Readings: Tom Bailey’s On Writing Short Stories (2nd Edition)

Assignments: D2L responses; short creative assignments; original short story; workshop participation; workshop reflection and revision.

4250 Creative Writing: Fiction (WRIT, Discovery Tier - Cognition, Memory, and Intelligence)

101 Professor Sherri Hoffman (session 2, 100% distance learning)

Course Title: Flash Fiction

Course Description: Flash Fiction is the study of the shortest form of fiction. Its essence is an exactness of language. Its form is more defined by conciseness than a specific word count. At its best, it is fine-tuned storytelling honed to a single page or a few short lines in which universal emotion and the strength or frailties of being human are revealed. The workshop structure allows for an active discussion of student work. Readings are a diverse selection of authors as examples of craft and the diversity of voice. Supporting craft materials include essays, film, and excerpts of craft books, which invite the study of language and story reimagining our world in a quick flash. 

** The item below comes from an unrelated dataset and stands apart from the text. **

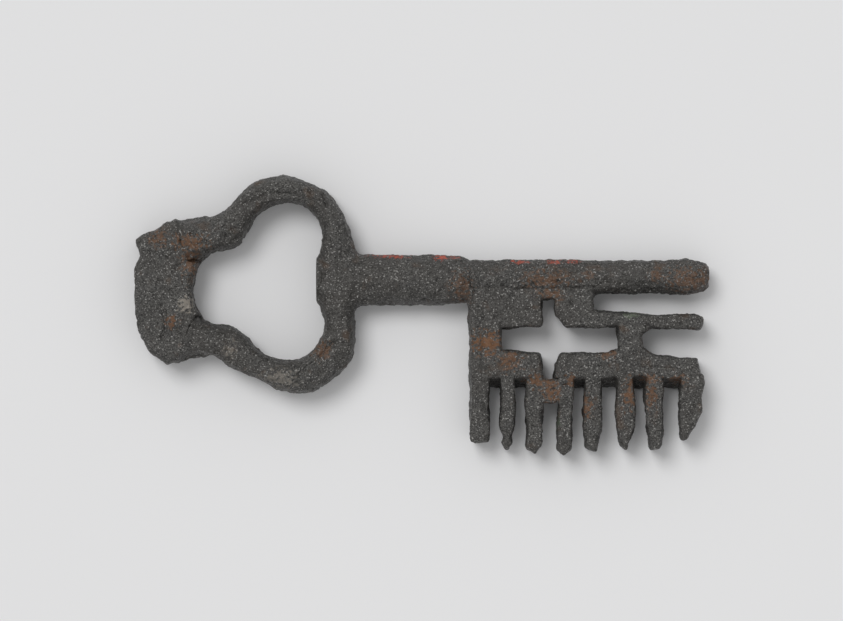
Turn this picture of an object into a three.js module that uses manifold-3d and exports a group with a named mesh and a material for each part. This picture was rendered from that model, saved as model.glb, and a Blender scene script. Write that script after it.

Required reading: (purchase or rent by the first week of class)

The Best Small Fictions 2018, Ed: Aimee Bender, $16.00, Paperback: 152 pages, Publisher: Braddock Avenue Books 1st edition (2018); Language: English, ISBN-10 : 0998966770, ISBN-13 : 978-0998966779.

ssignments: Over the course of the semester, students will give a class presentation, write workshop reviews, and produce a portfolio of flash fiction pieces.